> Set task:
In the data that follows, count each line holding the string "members"; answer with the number only.

★ ★ ★ ★ ★ ★ ★

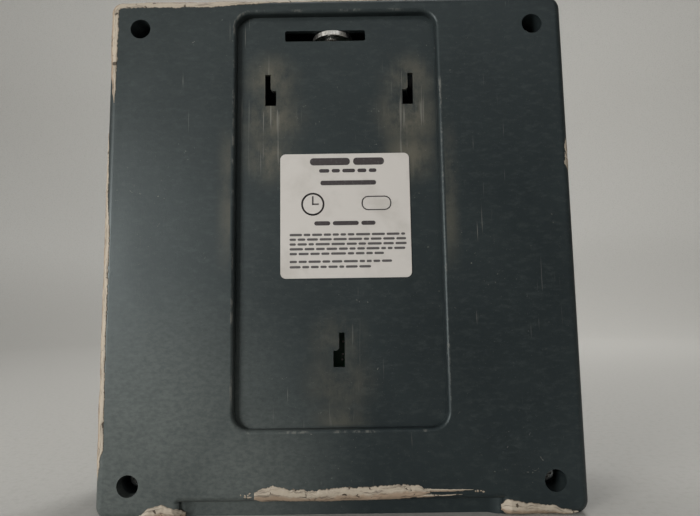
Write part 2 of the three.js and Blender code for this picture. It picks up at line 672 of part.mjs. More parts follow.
// A key cap with a skirt that keeps it from falling out through the panel.
function makeKey() {
  const { width, height, radius, edge } = KEY;
  const { reach, thickness, overlap } = KEY_SKIRT;
  const skirtFront = KEY_PROUD + WALL + GAP;
  const skirtBack = skirtFront + thickness - overlap;
  const capOutline = roundedRect(width, height, radius);
  const cap = cut(toSolid(softPrism(capOutline, skirtBack, 0, edge, 1, 2)), [
    box(-width, width, skirtFront + overlap, 2 * skirtBack, -width, width),
  ]);
  const skirtX = width / 2 + reach;
  const skirtZ = height / 2 + reach;
  const skirt = box(-skirtX, skirtX, skirtFront, skirtFront + thickness, -skirtZ, skirtZ);
  return toGeometry(join(cap, [skirt]));
}

function addKeys() {
  const geometry = makeKey();
  const blue = ['key_clock_in', 'key_clock_out', 'key_break', 'key_menu'];
  keyPlaces().forEach(({ name, x, z }) => {
    const key = addPiece(frontPanel, name, geometry, blue.includes(name) ? KEY_BLUE : KEY_GREY);
    key.position.set(x, -KEY_PROUD, z);
  });
}

// A circuit board behind the front panel, with a clearance hole for each of its screws.
function panelBoard(outline, front, screws) {
  return cut(
    toSolid(prism(outline, front + BOARD_THICKNESS, front, 2)),
    screws.map(([x, z]) => bar(PANEL_POST.boardHole, x, z, 0, 2 * front, 10)),
  );
}

function addKeypadLayers() {
  const { left, right, bottom, top } = keyBoardEdges();
  const { insetX, insetZ, radius } = KEY_MAT;
  const width = right - left;
  const height = top - bottom;
  const middleZ = (top + bottom) / 2;
  const matFront = WALL + GAP + KEY_SKIRT.thickness + KEY_TRAVEL + GAP;
  const matOutline = roundedRect(width - 2 * insetX, height - 2 * insetZ, radius, PANEL_X, middleZ);
  const boardOutline = roundedRect(width, height, 2, PANEL_X, middleZ);
  const board = panelBoard(boardOutline, KEY_BOARD.y, keyBoardScrews());
  addPiece(frontPanel, 'keypad_mat', prism(matOutline, KEY_BOARD.y - GAP, matFront, 3), RUBBER);
  addPiece(frontPanel, 'keypad_board', toGeometry(board), BOARD_GREEN);
  addFrontScrews('keypad_screw', keyBoardScrews(), KEY_BOARD.y);
}

// A rounded outline round the display's middle, larger than its view by the given amounts.
const viewOutline = (wider, taller, radius) =>
  roundedRect(DISPLAY.viewWidth + wider, DISPLAY.viewHeight + taller, radius, PANEL_X, DISPLAY.z);

// The metal frame round the glass: a thin face in front and walls at the sides.
function makeBezel(front, back, glassFront) {
  const { wider, taller, rim, windowInset, windowInsetZ, ledge } = BEZEL;
  const window = viewOutline(-2 * windowInset, -2 * windowInsetZ, ledge);
  const hollow = viewOutline(wider - 2 * rim, taller - 2 * rim, ledge);
  return cut(toSolid(prism(viewOutline(wider, taller, LEAST_RADIUS), back, front, 1)), [
    prism(window, back, 0, 1),
    prism(hollow, 2 * back, glassFront - GAP, 1),
  ]);
}

function addDisplay() {
  const { width, height, y } = DISPLAY_BOARD;
  const bezelFront = WALL + GAP;
  const glassFront = bezelFront + GLASS.set;
  const bezel = makeBezel(bezelFront, y - GAP, glassFront);
  const board = panelBoard(roundedRect(width, height, 1, PANEL_X, DISPLAY.z), y, displayScrews());
  const glassOutline = viewOutline(GLASS.wider, GLASS.taller, BEZEL.ledge);
  const glass = prism(glassOutline, glassFront + GLASS.thickness, glassFront, 1);
  const lensOutline = roundedRect(LENS.width, LENS.height, LENS.radius, PANEL_X, DISPLAY.z);
  addPiece(frontPanel, 'display_window', prism(lensOutline, LENS.thickness, 0, 3), CLEAR);
  addPiece(frontPanel, 'display_bezel', toGeometry(bezel), STEEL);
  addPiece(frontPanel, 'display_glass', glass, LCD_GREEN);
  addPiece(frontPanel, 'display_board', toGeometry(board), BOARD_GREEN);
  addFrontScrews('display_screw', displayScrews(), y);
}

// A light guide: a domed pin through the panel with a flange behind it.
function lampProfile() {
  const { radius, dome, flange, flangeEnd, end } = LAMP;
  return [
    new THREE.Vector2(0, -dome),
    new THREE.Vector2(radius * 0.6, -dome * 0.7),
    new THREE.Vector2(radius, 0),
    new THREE.Vector2(radius, WALL + GAP),
    new THREE.Vector2(radius + flange, WALL + GAP),
    new THREE.Vector2(radius + flange, flangeEnd),
    new THREE.Vector2(radius, flangeEnd),
    new THREE.Vector2(radius, end),
    new THREE.Vector2(0, end),
  ];
}

function addLampsAndSounder() {
  const lampFinish = { lamp_green: GREEN_LIGHT, lamp_red: RED_LIGHT };
  Object.entries(LAMPS).forEach(([name, x]) => {
    const lamp = addPiece(frontPanel, name, new THREE.LatheGeometry(lampProfile(), 10), lampFinish[name]);
    lamp.position.set(x, 0, LAMP_Z);
  });
  const { radius, height, rim } = SOUNDER;
  const front = WALL + GAP;
  const can = cut(toSolid(bar(radius, 0, 0, front, front + height, 28)), [
    bar(radius - rim, 0, 0, front - OVERLAP, front + OVERLAP, 28),
  ]);
  const sounder = addPiece(frontPanel, 'sounder', toGeometry(can), BLACK);
  sounder.position.set(SOUNDER.x, 0, SOUNDER.z);
}

// --- Card reader -------------------------------------------------------------------------------

function makeReaderBracket(right) {
  const { z, depth, width, length } = HEAD;
  const bracket = READER_BRACKET;
  const left = right - bracket.width;
  const halfDepth = width / 2 + bracket.border;
  const windowDepth = width / 2 + bracket.room;
  const windowHeight = length / 2 + bracket.room;
  const foot = READER_FOOT;
  const feet = [z - foot.z, z + foot.z].map((middle) =>
    box(
      left - foot.reach,
      left + OVERLAP,
      depth - foot.halfDepth,
      depth + foot.halfDepth,
      middle - foot.half,
      middle + foot.half,
    ),
  );
  const block = box(left, right, depth - halfDepth, depth + halfDepth, z - bracket.half, z + bracket.half);
  return cut(join(toSolid(block), feet), [
    box(
      left - MARGIN,
      right + OVERLAP,
      depth - windowDepth,
      depth + windowDepth,
      z - windowHeight,
      z + windowHeight,
    ),
  ]);
}

// The sensing head, with a nose that bulges into the card channel.
function makeHead(nose) {
  const { z, depth, width, length, reach, body, shoulder } = HEAD;
  const back = nose - body;
  const cheek = nose - reach - shoulder;
  const outline = new THREE.Shape()
    .moveTo(back, depth - width / 2)
    .lineTo(cheek, depth - width / 2)
    .quadraticCurveTo(nose + reach, depth, cheek, depth + width / 2)
    .lineTo(back, depth + width / 2);
  return upright(outline, z - length / 2, z + length / 2, 6);
}

function addReader() {
  const { half, gap, thickness, width } = HEAD_SPRING;
  const wallLeft = CHANNEL.x - CHANNEL.width / 2 - CHANNEL.wall;
  const nose = CHANNEL.x - CHANNEL.width / 2 + HEAD.reach;
  const springRight = nose - HEAD.body - gap;
  const spring = box(
    springRight - thickness,
    springRight,
    HEAD.depth - width / 2,
    HEAD.depth + width / 2,
    HEAD.z - half,
    HEAD.z + half,
  );
  addPiece(frontPanel, 'reader_bracket', toGeometry(makeReaderBracket(wallLeft - GAP)), BLACK);
  addPiece(frontPanel, 'magnetic_head', makeHead(nose), STEEL);
  addPiece(frontPanel, 'head_spring', spring, BRASS);
}

// --- Main board and sockets --------------------------------------------------------------------

function makeMainBoard() {
  const { halfWidth, bottom, top, y } = MAIN_BOARD;
  const outline = roundedRect(2 * halfWidth, top - bottom, 2, 0, (top + bottom) / 2);
  return cut(
    toSolid(prism(outline, y + BOARD_THICKNESS, y, 2)),
    boardScrewPlaces.map(([x, z]) => bar(BOARD_HOLE, x, z, 0, 2 * y, 12)),
  );
}

function socketBlock({ x, width, depth, height }) {
  const foot = SOCKET_FOOT;
  return toSolid(box(x - width / 2, x + width / 2, SOCKET_Y, SOCKET_Y + depth, foot, foot + height));
}

function makeNetworkSocket(socket) {
  const { half, depth, latchHalf, latchHeight } = NETWORK_MOUTH;
  const { x } = socket;
  const low = SOCKET_Y + (socket.depth - depth) / 2;
  return cut(socketBlock(socket), [
    box(x - half, x + half, low, low + depth, -OVERLAP, SOCKET_MOUTH),
    box(x - latchHalf, x + latchHalf, low - OVERLAP, low, -OVERLAP, latchHeight),
  ]);
}

function makeUsbSocket(socket) {
  const { x, width, depth } = socket;
  const { inset, thickness, start } = USB_TONGUE;
  const half = width / 2 - USB_SHELL;
  const far = SOCKET_Y + depth - USB_SHELL;
  const hollow = box(x - half, x + half, SOCKET_Y + USB_SHELL, far, -OVERLAP, SOCKET_MOUTH);
  const middle = SOCKET_Y + depth / 2;
  const tongueHalf = width / 2 - inset;
  const tongueEnd = SOCKET_MOUTH + OVERLAP;
  const tongue = box(x - tongueHalf, x + tongueHalf, middle, middle + thickness, start, tongueEnd);
  return join(cut(socketBlock(socket), [hollow]), [tongue]);
}

function makePowerSocket(socket) {
  const { radius, pin, pinStart, height } = POWER_MOUTH;
  const { x, depth } = socket;
  const middle = SOCKET_Y + depth / 2;
  const bored = cut(socketBlock(socket), [pillar(radius, x, middle, -OVERLAP, height)]);
  return join(bored, [pillar(pin, x, middle, pinStart, height + OVERLAP, 12)]);
}

// A round holder, open in front and above, round a coin cell.
function makeCellHolder(back) {
  const { x, z, radius, floor } = CELL;
  const { depth, opening } = CELL_HOLDER;
  const front = back - depth - OVERLAP;
  const bed = back - floor + GAP;
  return cut(toSolid(bar(CELL_HOLDER.radius, x, z, back - depth, back, 28)), [
    bar(radius + GAP, x, z, front, bed, 28),
    box(x - opening, x + opening, front, bed, z, z + 2 * radius),
  ]);
}

function addMainBoard() {
  const front = MAIN_BOARD.y - GAP;
  const { left, right, bottom, top, thickness } = PROCESSOR;
  const cellBack = front - CELL.floor;
  const cell = bar(CELL.radius, CELL.x, CELL.z, cellBack - CELL.thickness, cellBack, 28);
  addPiece(clock, 'main_board', toGeometry(makeMainBoard()), BOARD_GREEN);
  addPiece(clock, 'processor_chip', box(left, right, front - thickness, front, bottom, top), BLACK);
  addPiece(clock, 'cell_holder', toGeometry(makeCellHolder(front)), BLACK);
  addPiece(clock, 'coin_cell', cell, STEEL);
  addPiece(clock, 'network_socket', toGeometry(makeNetworkSocket(SOCKETS.network)), BLACK);
  addPiece(clock, 'usb_socket', toGeometry(makeUsbSocket(SOCKETS.usb)), STEEL);
  addPiece(clock, 'power_socket', toGeometry(makePowerSocket(SOCKETS.power)), BLACK);
}

// The flat cable from the display board down to the main board, in one slack bend.
function ribbonPath() {
  const { clip, slack, thickness } = RIBBON;
  const drops = RIBBON_DROPS;
  const frontY = FRONT_BASE_Y + DISPLAY.z * SLOPE + DISPLAY_BOARD.y + BOARD_THICKNESS + clip;
  const backY = MAIN_BOARD.y - GAP - thickness;
  const start = DISPLAY.z - drops.start;
  return new THREE.SplineCurve([
    new THREE.Vector2(frontY, start),
    new THREE.Vector2(frontY + slack, start - drops.bend),
    new THREE.Vector2((frontY + backY) / 2, start - drops.lowest),
    new THREE.Vector2(backY - slack, start - drops.rise),
    new THREE.Vector2(backY, start - drops.end),
  ]);
}

function addRibbon() {
  const { x, width, thickness, steps } = RIBBON;
  const path = ribbonPath();
  const shares = Array.from({ length: steps + 1 }, (_, index) => index / steps);
  const side = (offset) =>
    shares.map((at) => {
      const along = path.getTangentAt(at);
      const sideways = new THREE.Vector2(-along.y, along.x).multiplyScalar(offset);
      return path.getPointAt(at).add(sideways);
    });
  const outline = new THREE.Shape([...side(thickness / 2), ...side(-thickness / 2).reverse()]);
  addPiece(clock, 'display_ribbon', across(outline, x - width / 2, width), PAPER);
}

function addLabel() {
  const { x, z, width, height, radius, gap, thickness } = LABEL;
  const outline = roundedRect(width, height, radius, x, z);
  const back = FLOOR_Y + gap;
  addPiece(clock, 'rating_label', prism(outline, back + thickness, back), PAPER);
}

addPiece(clock, 'rear_cover', toGeometry(makeRearCover()), SLATE);
addPiece(clock, 'front_cover', toGeometry(makeFrontCover()), SLATE);
addCaseScrews();
addLabel();
addLock();
addKeys();
addKeypadLayers();
addDisplay();
addLampsAndSounder();
addReader();
addMainBoard();
addBoardScrews();
addRibbon();

export default clock;
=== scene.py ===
"""Looks for a wall-mounted employee time clock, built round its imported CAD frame.

The wall side faces +Y and the keypad side faces -Y. Left and right in this file are as seen from
the wall side, so left is +X. Lengths are metres; sizes are written as millimetres times MM.
"""

import json
import math
import random

import bmesh
import bpy
from mathutils import Matrix, Quaternion, Vector, noise

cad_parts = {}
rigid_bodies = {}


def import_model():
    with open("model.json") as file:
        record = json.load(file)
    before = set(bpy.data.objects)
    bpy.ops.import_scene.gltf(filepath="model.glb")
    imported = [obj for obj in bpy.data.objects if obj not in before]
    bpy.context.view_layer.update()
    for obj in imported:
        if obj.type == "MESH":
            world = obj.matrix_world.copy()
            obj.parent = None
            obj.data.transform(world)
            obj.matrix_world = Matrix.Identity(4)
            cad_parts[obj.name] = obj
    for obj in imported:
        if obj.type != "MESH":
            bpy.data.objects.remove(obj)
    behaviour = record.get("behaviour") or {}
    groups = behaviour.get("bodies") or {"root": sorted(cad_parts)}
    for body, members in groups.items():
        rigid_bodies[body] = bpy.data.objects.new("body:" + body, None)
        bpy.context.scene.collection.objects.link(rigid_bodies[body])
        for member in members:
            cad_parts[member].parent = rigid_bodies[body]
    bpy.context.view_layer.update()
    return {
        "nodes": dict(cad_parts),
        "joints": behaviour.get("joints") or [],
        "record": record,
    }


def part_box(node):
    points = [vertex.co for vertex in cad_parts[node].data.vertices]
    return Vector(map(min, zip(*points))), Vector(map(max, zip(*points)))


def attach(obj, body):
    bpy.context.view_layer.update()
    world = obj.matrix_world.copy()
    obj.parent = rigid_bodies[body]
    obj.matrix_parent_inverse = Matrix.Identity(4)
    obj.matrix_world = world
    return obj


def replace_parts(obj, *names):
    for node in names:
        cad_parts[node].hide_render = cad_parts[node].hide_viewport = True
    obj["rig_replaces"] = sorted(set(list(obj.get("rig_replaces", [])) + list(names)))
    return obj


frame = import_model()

MM = 0.001
ACROSS, INTO, UP = Vector((1, 0, 0)), Vector((0, 1, 0)), Vector((0, 0, 1))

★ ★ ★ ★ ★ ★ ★

> Solved exercise:
2